Just to show you what it’s like to be me, a guy with a head full of random trivia, I read “homeowner’s rates” and thought Alice was using the British term for property taxes, which made me wonder if the Mitchells had relocated to the UK so that Dennis could take on his actually much more menacing rival. But a little Googling shows that sometimes people say “homeowner’s rates” when they mean “what I pay for homeowner’s insurance,” which sounds very strange to my ear but feel free to sound off in the comments if this is part of your everyday speech and you think that I, personally, am an idiot. The important thing here is that Dennis would not have any possible impact on the Mitchells’ property taxes, but could very well be the source of their skyrocketing insurance premiums, because he breaks so much stuff.

Dick Tracy, 2/12/20

Good news, everyone! Mysta escaped from Mr.

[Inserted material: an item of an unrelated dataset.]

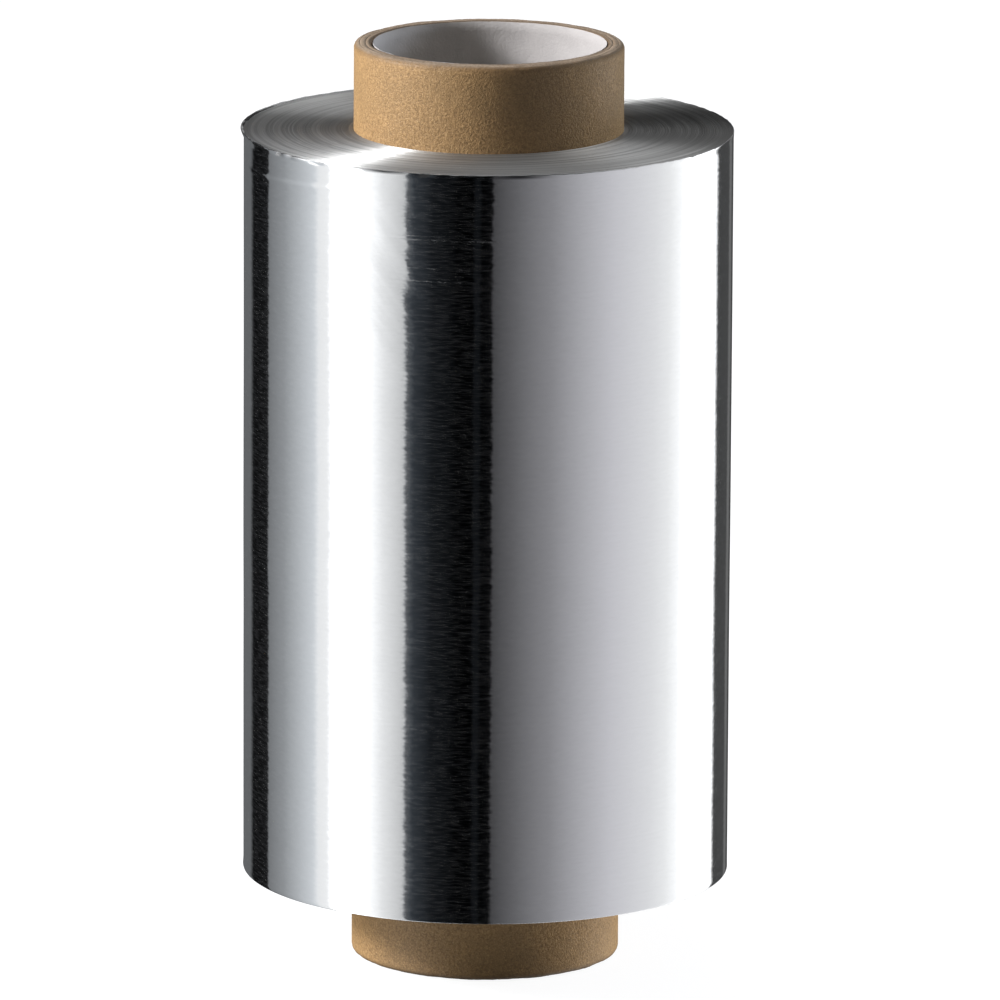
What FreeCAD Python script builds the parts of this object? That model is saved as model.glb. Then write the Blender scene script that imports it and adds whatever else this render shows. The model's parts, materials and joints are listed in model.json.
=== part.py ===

Robot’s clutches and defeated him using her Lunarian powers, so now we’ve got a new story, about the origins of a bad guy called “Shakey,” because he shakes. Few things in recent comics history have made me laugh more than today’s Dick Tracy, in which the narration box says little Shakey “quickly learned the Golden Rule” and depicts him beating the shit out of other kids and stealing their money. There’s not even an attempt to make some kind of pun or wordplay on “Golden Rule!” “Here’s your Golden Rule, kids: just absolutely terrorizing people with violence is a great way to make a lot of cash.”

Mark Trail, 2/12/20

Ah, yes, it’s an all-too-common story: a sad, isolated person — say, an newly disabled man who isn’t sure who he is anymore — gets big on Twitter and gets a chance to reinvent himself — say, as a guy whose leg was eaten by a yeti. How often do we have to hear this tale before we learn its lessons? Anyway, Minga and Pemba are watching all this from afar, probably wondering if anybody is going to be able to pay them, now that the guy who hired them is dead.